The most important core features of democracy must be:

  • That everyone (who is enrolled to vote) has equal opportunity to participate in every aspect of the institution.

  • That the majority decision, after due process, deliberation and debate, decides policy.
  • That any minority has the right to continue to develop and argue its position. That is, that the minority is institutionalised as a “shadow policy

Willing Councillors

Hamish, I see you've put a lot of thought into that, thanks.

Have you tried talking to your councillors to see if they want to help? The hypothetical person from step 11 may already exist and just needs the organisation behind them.

Re: Councillors

I agree. But no, we haven't gone there yet.

Re: the Brisbane Plan

Hi Hamish, I'm very interested to hear about this plan (and any others) to reinstill some democratic values into our aged bureaucracies. And what better place to do it than our current messed up situation which you or someone else has already mentioned on this site:

'Liberal' Lord Mayor Campbell "let's build some tunnels" Newman.

Labor City Council.

Highly corrupt state Labour government which now uses anti-corruption watchdog to avoid prosecution.

Old Rich White Men still running Federal Government in an increasingly undemocratic manner.

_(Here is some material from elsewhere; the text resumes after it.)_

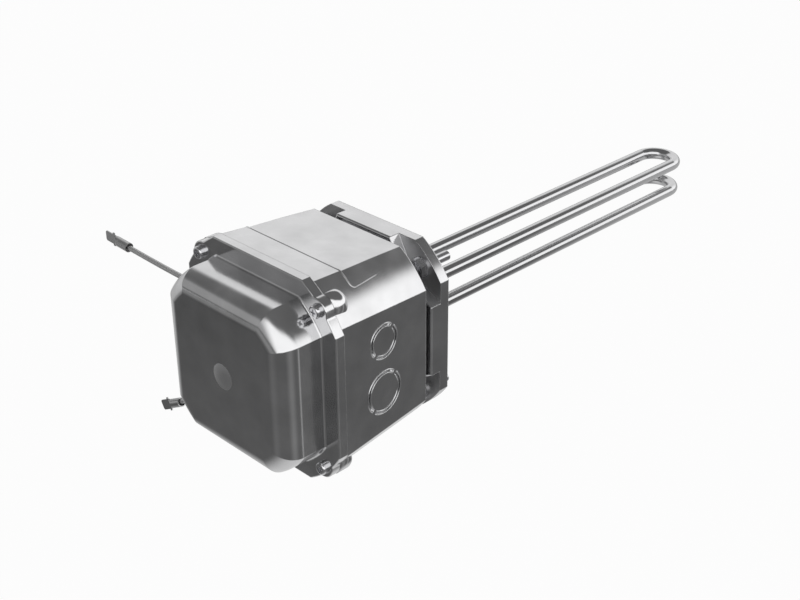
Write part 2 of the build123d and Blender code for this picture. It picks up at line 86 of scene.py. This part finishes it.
camera = {
    "place": (0.6778, -0.6475, 0.5082),  # metres
    "azimuth": 45.38,
    "elevation": 28.39,
    "roll": -0.40,
    "lensMm": 60.38,
    "sensorMm": 36,
    "clip": (0.01, 100),  # metres
}


def makeCamera():
    data = bpy.data.cameras.new("photoCamera")
    data.lens = camera["lensMm"]
    data.sensor_width = camera["sensorMm"]
    data.clip_start, data.clip_end = camera["clip"]
    obj = bpy.data.objects.new("photoCamera", data)
    bpy.context.scene.collection.objects.link(obj)
    tilt = Euler((math.radians(90 - camera["elevation"]), 0, math.radians(camera["azimuth"]))).to_matrix()
    turn = Matrix.Rotation(math.radians(camera["roll"]), 3, "Z")
    obj.matrix_world = Matrix.Translation(camera["place"]) @ (tilt @ turn).to_4x4()
    bpy.context.scene.camera = obj


makeCamera()
print("camera placed")

# Buffed castings: the cover, the box and the flange

# The box's flats and turned corners both grow from its back towards the cover.
box = {
    "backMm": -24.95,
    "halfMm": 74.3,  # from the middle to a flat side, at the back
    "halfGrow": 0.0716,  # mm for each mm towards the cover
    "cornerMm": 88.1,  # radius of the turned corners, at the back
    "cornerGrow": 0.0962,
}
# Turned corners: their radius where they start, how it grows towards the front, and the rounding at the end.
boxCorners = {
    "startMm": box["backMm"],
    "radiusMm": box["cornerMm"],
    "grow": box["cornerGrow"],
    "roundingMm": 0.0,
}
domeCorners = {
    "startMm": -122.35,
    "radiusMm": 82.2,
    "grow": -0.0175,
    "roundingMm": 16.6,
    "roundingStartMm": -142.25,
}
# What counts as lying on a turned corner.
cornerReach = {
    "underMm": 0.9,
    "overMm": 0.5,
    "pastStartMm": 1.6,
    "along": 0.966,  # the face looks along its spoke to within 15 degrees
    "aside": 0.15,  # less than this, and the face looks to the front or the back
}
# The low round button in the middle of the cover.
button = {
    "frontMm": -158.9,
    "deepMm": 0.3,
    "rimMm": 10.5,
    "softMm": 0.4,
    "ballMm": -109.25,  # middle of the ball that its front is a part of
    "roughness": 0.4,  # as cast: the wheel doesn't reach it
}
# The floors of the flange's corner pockets: rougher, where the cast skin stays too, and darker with painted
# shade.
pockets = {
    "fromMm": -17.0,
    "facing": -0.9,
    # painted shade: how much of their colour the pocket floors keep
    "shade": 0.62,
    "roughness": 0.42,
}
# Real buffing marks are about 0.1 mm wide. The grain is drawn at 0.9 mm, as coarse as it needs to show.
cast = {
    "colour": "#dcdcdd",
    "roughness": 0.14,
    "edgeMm": 0.9,
    "edgeSamples": 8,
    "grainMm": 0.9,
    "grainDetail": 3.0,
    "grainStrength": 0.06,
    "grainDepthMm": 0.1,
    "mottleMm": 26,  # patches as wide as a buffing wheel's touch
    "mottleDetail": 4.0,
    "roughFrom": (0.35, 0.65),
    "roughShare": (0.85, 1.2),
    "tintFrom": (0.3, 0.7),
    "tint": (0.85, 1.0),
}
coverFinish = {**cast, "corners": domeCorners, "button": button}
boxFinish = {**cast, "corners": boxCorners}
flangeFinish = {**cast, "pockets": pockets}
detailFinish = {**cast, "edgeMm": 0.3}


# A place's distance along Y, and its spoke: the place without that distance.
def addSpoke(tree, place):
    parts = addNode(tree, "SeparateXYZ", [place])
    spoke = addNode(tree, "CombineXYZ", {"X": parts.outputs["X"], "Z": parts.outputs["Z"]})
    return parts.outputs["Y"], spoke


# Normals of the turned corners and of their rounding, exact where the mesh's own are uneven.
def addTurnedNormal(tree, place, corners):
    y, spoke = addSpoke(tree, place)
    radius = addNode(tree, "VectorMath", [spoke], operation="LENGTH").outputs["Value"]
    radial = addNode(tree, "VectorMath", [spoke], operation="NORMALIZE")
    surface = addNode(tree, "NewGeometry")
    facing = addSpoke(tree, surface.outputs["True Normal"])[1]
    aside = addNode(tree, "VectorMath", [facing], operation="LENGTH").outputs["Value"]
    facing = addNode(tree, "VectorMath", [facing], operation="NORMALIZE")
    along = addNode(tree, "VectorMath", [radial, facing], operation="DOT_PRODUCT").outputs["Value"]
    past = addNode(tree, "Math", [corners["startMm"] * mm, y], operation="SUBTRACT")
    grown = addNode(tree, "Math", [past, corners["grow"], corners["radiusMm"] * mm], operation="MULTIPLY_ADD")
    outline = grown
    sink, rise = 0.0, 1.0  # sine and cosine of how far the rounding has turned to the front
    if corners["roundingMm"]:
        ahead = addNode(tree, "Math", [corners["roundingStartMm"] * mm, y], operation="SUBTRACT")
        sink = addNode(tree, "Math", [ahead, corners["roundingMm"] * mm], operation="DIVIDE", use_clamp=True)
        square = addNode(tree, "Math", [sink, sink], operation="MULTIPLY")
        rest = addNode(tree, "Math", [1.0, square], operation="SUBTRACT")
        rise = addNode(tree, "Math", [rest], operation="SQRT")
        lost = addNode(tree, "Math", [1.0, rise], operation="SUBTRACT")
        lost = addNode(tree, "Math", [lost, corners["roundingMm"] * mm], operation="MULTIPLY")
        outline = addNode(tree, "Math", [grown, lost], operation="SUBTRACT")
    least = addNode(tree, "Math", [outline, cornerReach["underMm"] * mm], operation="SUBTRACT")
    most = addNode(tree, "Math", [grown, cornerReach["overMm"] * mm], operation="ADD")
    start = (corners["startMm"] - cornerReach["pastStartMm"]) * mm
    onCorner = addNode(tree, "Math", [radius, least], operation="GREATER_THAN")
    for value, test, limit in (
        (along, "GREATER_THAN", cornerReach["along"]),
        (aside, "GREATER_THAN", cornerReach["aside"]),
        (radius, "LESS_THAN", most),
        (y, "LESS_THAN", start),
    ):
        passed = addNode(tree, "Math", [value, limit], operation=test)
        onCorner = addNode(tree, "Math", [onCorner, passed], operation="MULTIPLY")
    lean = addNode(tree, "Math", [rise, corners["grow"]], operation="MULTIPLY")
    lean = addNode(tree, "Math", [lean, sink], operation="SUBTRACT")
    outward = addNode(tree, "VectorMath", {0: radial, "Scale": rise}, operation="SCALE")
    leaning = addNode(tree, "CombineXYZ", {"Y": lean})
    turned = addNode(tree, "VectorMath", [outward, leaning], operation="ADD")
    normals = {0: onCorner, 4: surface.outputs["Normal"], 5: turned}
    blend = addNode(tree, "Mix", normals, data_type="VECTOR").outputs[1]
    return addNode(tree, "VectorMath", [blend], operation="NORMALIZE")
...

I have various talents which may not be of any use to your team but at the very least I am a registered voter who would love to hear more about and get involved with this plan.

Welcome Aboard

Thanks for the interest. I'll keep you in the loop.

Brisbane is also the largest municipal target in Australia.

Waiting for the Count

Postal votes in my council's election came out today. I'm going to put things on hold until the election is decided.

Re Direct Democracy

Matt, this is based on a shallow knowledge of the topic, so I don't expect too much slack.

I suppose governments in Australia are not likely to view direct democracy with enthusiasm, and may even get down on political websites, until they can get volunatary voting through. Then DD will be very good, because it will be conduit for political donations.

In the meantime, if I subscribe to Powerup, and the AEC sends the AFP round to check the books, will the hosts of powerup have to give over the lists?

We're Innocent

As far as I know T.G., we're not breaking any laws. Yet.